Daha sonra Kadı İbnü’l-Hac’ın ed-Dürrü’s-Semin’e yaptığı haşiyede Tüsteri’nin er-Risaletü’l-ilmîyye’sinden şu bilgiyi naklettiğini gördüm: “Hasan-ı Basrî şöyle dedi: Tasavvuf ve fakr konusunda ilk söz söyleyen kimse Hz. Ali’dir”.
İbnü’l-Hac şöyle der: Bu yüzdendir ki babam el-Hikem’e yaptığı nazımda Hz.
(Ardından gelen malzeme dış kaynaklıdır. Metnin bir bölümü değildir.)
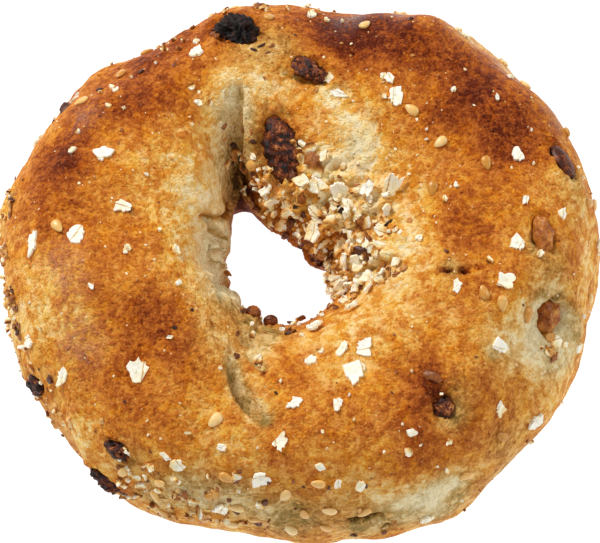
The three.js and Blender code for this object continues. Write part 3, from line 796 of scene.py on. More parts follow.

Ali’yi tasavvuf ilmînin kurucusu saymıştır:
Onun Ali’dir kurucusu
İlim ve hikmet sahibi olan.
Bu bilginin benzerini o el-Ezharü’t Tayyibetü’n Neşr adlı eserinde de tasavvuf ilminin kurucusundan söz ederken vermiştir.
Kavukci’nin ez-Zehebü’l-İbriz’inde şu bilgi verilir: “Ebu Zer el-Gıfari, beka ve fena ilmi konusunda konuşan ilk kimsedir.”
İmam Ebu Talib el-Mekkî’nin Kutu’l Kulûb’unda şu bilgi kaydedilir: Hasan-ı Basrî bu ilmin yolunu açan, bu konuda dilleri çözen, onun mânâlarını dile getiren, nurlarını açığa çıkaran ve peçesini açan ilk kimsedir. Bu konuda söyledikleri, akran ve arkadaşlarının hiç birinden duyulmuş değildi. Kendisine şöyle denildi: “Ey Ebu Said, bu ilimle ilgili öyle şeyler söylüyorsun ki başkasından duymuş değiliz. Kimden aldın bunu?” Hasan-ı Basrî “Huzeyfe b. Yeman’dan” karşılığını verdi.
Denildiğine göre, Huzeyfe b. Yeman’a “Bu ilimle ilgili olarak öyle şeyler söylüyorsun ki Allah Rasulü’nün ashabından hiç kimseden duymadık, nereden aldın bunu?” diye söylenmiş, o da “Rasulullah bunu yalnız bana bildirdi” karşılığını vermiştir.( Kutü’l-kulüb, 1,150.)
Ebu Talib el-Mekkî bundan önce şöyle der: Hasan-ı Basrî, bu söz ettiğimiz ilimde imamımızdır; onun izinden gidiyor, yolunu takip ediyor, kandilinden aydınlanıyoruz. Allah’ın izniyle bu bilgiyi, ona varıncaya dek bir imam diğerinden alarak naklede geldik. O Bedir’e katılan sahabilerden yetmiş kişiyle görüşmüş, üç yüz sahabiyi, Osman b. Affan’ı, Ali b. Ebi Talib’i... görmüştür.( Age, 1,149.)
Ebu Talib el-Mekki, bundan önce de şu bilgiyi zikreder: Ali b. Ebi Talib Basra mescidinde Hasan-ı Basrî’nin ilim halkasına vardı, o bu ilim konusunda konuşuyordu. Kendisini dinledi, sonra döndü ve onu dışarı çıkarmadı.( Age, 1,148- 150.)
Bundan anlaşılıyor ki Efendimiz Hz. Ali’nin onu mescitten çıkardığını ve bu konuda konuşmaktan men ettiği ileri süren kimse yalan söylemiştir.”(Kettanî, Et-Teratibu’l İdariyye III, 86-87.)
Müsaadenizle son söz olarak şunları söyleyelim. Beleşçilik, ucuzculuk, taklitçilik ve belgesiz tartışma, zarardan başka fayda getirmez. Bizim hala en büyük düşmanımız cehalettir. Onun şerrinden ancak ilimle kurtulabiliriz.
Öyleyse yapmamız gereken tek şey, iyi niyetle okumak, okumak, okumaktır.